> [Information provided]
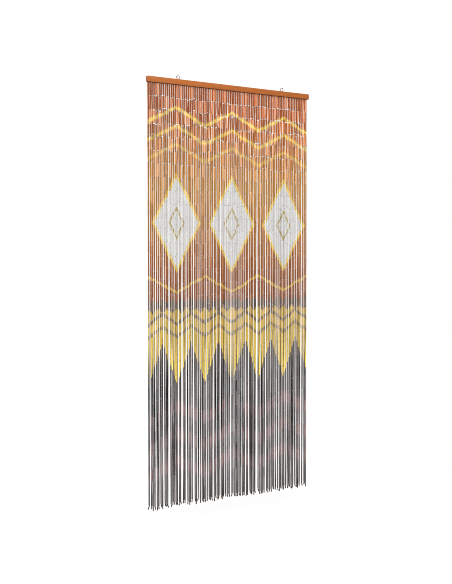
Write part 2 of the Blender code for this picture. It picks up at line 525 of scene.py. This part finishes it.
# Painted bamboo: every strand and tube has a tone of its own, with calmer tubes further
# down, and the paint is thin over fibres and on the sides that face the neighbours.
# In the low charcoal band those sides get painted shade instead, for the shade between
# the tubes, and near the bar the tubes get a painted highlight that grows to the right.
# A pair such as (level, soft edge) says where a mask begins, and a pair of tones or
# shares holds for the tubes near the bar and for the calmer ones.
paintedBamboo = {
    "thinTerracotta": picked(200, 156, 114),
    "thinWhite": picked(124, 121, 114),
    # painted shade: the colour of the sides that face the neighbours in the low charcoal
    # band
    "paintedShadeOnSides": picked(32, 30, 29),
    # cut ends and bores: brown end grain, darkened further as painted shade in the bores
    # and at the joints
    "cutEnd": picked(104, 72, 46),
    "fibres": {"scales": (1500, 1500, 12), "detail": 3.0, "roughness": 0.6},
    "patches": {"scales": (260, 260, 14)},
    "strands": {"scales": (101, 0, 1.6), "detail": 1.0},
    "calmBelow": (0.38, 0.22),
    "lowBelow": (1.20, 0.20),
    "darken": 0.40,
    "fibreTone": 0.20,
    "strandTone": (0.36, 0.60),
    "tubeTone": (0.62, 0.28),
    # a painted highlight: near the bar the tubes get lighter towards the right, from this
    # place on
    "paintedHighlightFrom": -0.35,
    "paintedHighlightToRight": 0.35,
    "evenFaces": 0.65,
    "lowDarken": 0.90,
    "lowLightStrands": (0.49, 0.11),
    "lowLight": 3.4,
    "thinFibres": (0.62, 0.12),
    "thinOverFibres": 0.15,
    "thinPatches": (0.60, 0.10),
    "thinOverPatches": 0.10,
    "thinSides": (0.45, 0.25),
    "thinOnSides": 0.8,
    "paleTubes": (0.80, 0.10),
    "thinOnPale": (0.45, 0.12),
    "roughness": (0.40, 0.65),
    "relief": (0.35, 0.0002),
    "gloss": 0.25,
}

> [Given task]
Extract each line of the material exactly as it stands.

> [Solution below]
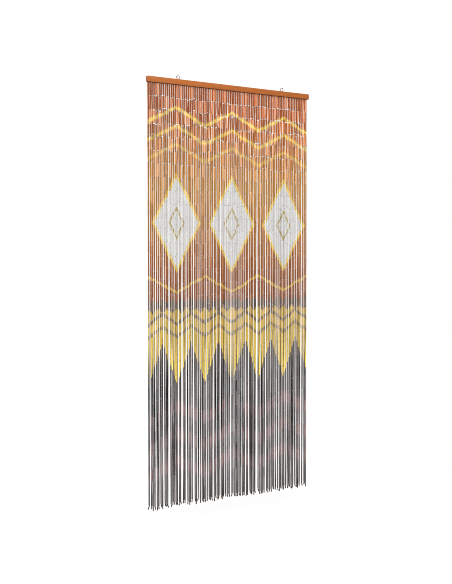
Write part 2 of the Blender code for this picture. It picks up at line 525 of scene.py. This part finishes it.
# Painted bamboo: every strand and tube has a tone of its own, with calmer tubes further
# down, and the paint is thin over fibres and on the sides that face the neighbours.
# In the low charcoal band those sides get painted shade instead, for the shade between
# the tubes, and near the bar the tubes get a painted highlight that grows to the right.
# A pair such as (level, soft edge) says where a mask begins, and a pair of tones or
# shares holds for the tubes near the bar and for the calmer ones.
paintedBamboo = {
    "thinTerracotta": picked(200, 156, 114),
    "thinWhite": picked(124, 121, 114),
    # painted shade: the colour of the sides that face the neighbours in the low charcoal
    # band
    "paintedShadeOnSides": picked(32, 30, 29),
    # cut ends and bores: brown end grain, darkened further as painted shade in the bores
    # and at the joints
    "cutEnd": picked(104, 72, 46),
    "fibres": {"scales": (1500, 1500, 12), "detail": 3.0, "roughness": 0.6},
    "patches": {"scales": (260, 260, 14)},
    "strands": {"scales": (101, 0, 1.6), "detail": 1.0},
    "calmBelow": (0.38, 0.22),
    "lowBelow": (1.20, 0.20),
    "darken": 0.40,
    "fibreTone": 0.20,
    "strandTone": (0.36, 0.60),
    "tubeTone": (0.62, 0.28),
    # a painted highlight: near the bar the tubes get lighter towards the right, from this
    # place on
    "paintedHighlightFrom": -0.35,
    "paintedHighlightToRight": 0.35,
    "evenFaces": 0.65,
    "lowDarken": 0.90,
    "lowLightStrands": (0.49, 0.11),
    "lowLight": 3.4,
    "thinFibres": (0.62, 0.12),
    "thinOverFibres": 0.15,
    "thinPatches": (0.60, 0.10),
    "thinOverPatches": 0.10,
    "thinSides": (0.45, 0.25),
    "thinOnSides": 0.8,
    "paleTubes": (0.80, 0.10),
    "thinOnPale": (0.45, 0.12),
    "roughness": (0.40, 0.65),
    "relief": (0.35, 0.0002),
    "gloss": 0.25,
}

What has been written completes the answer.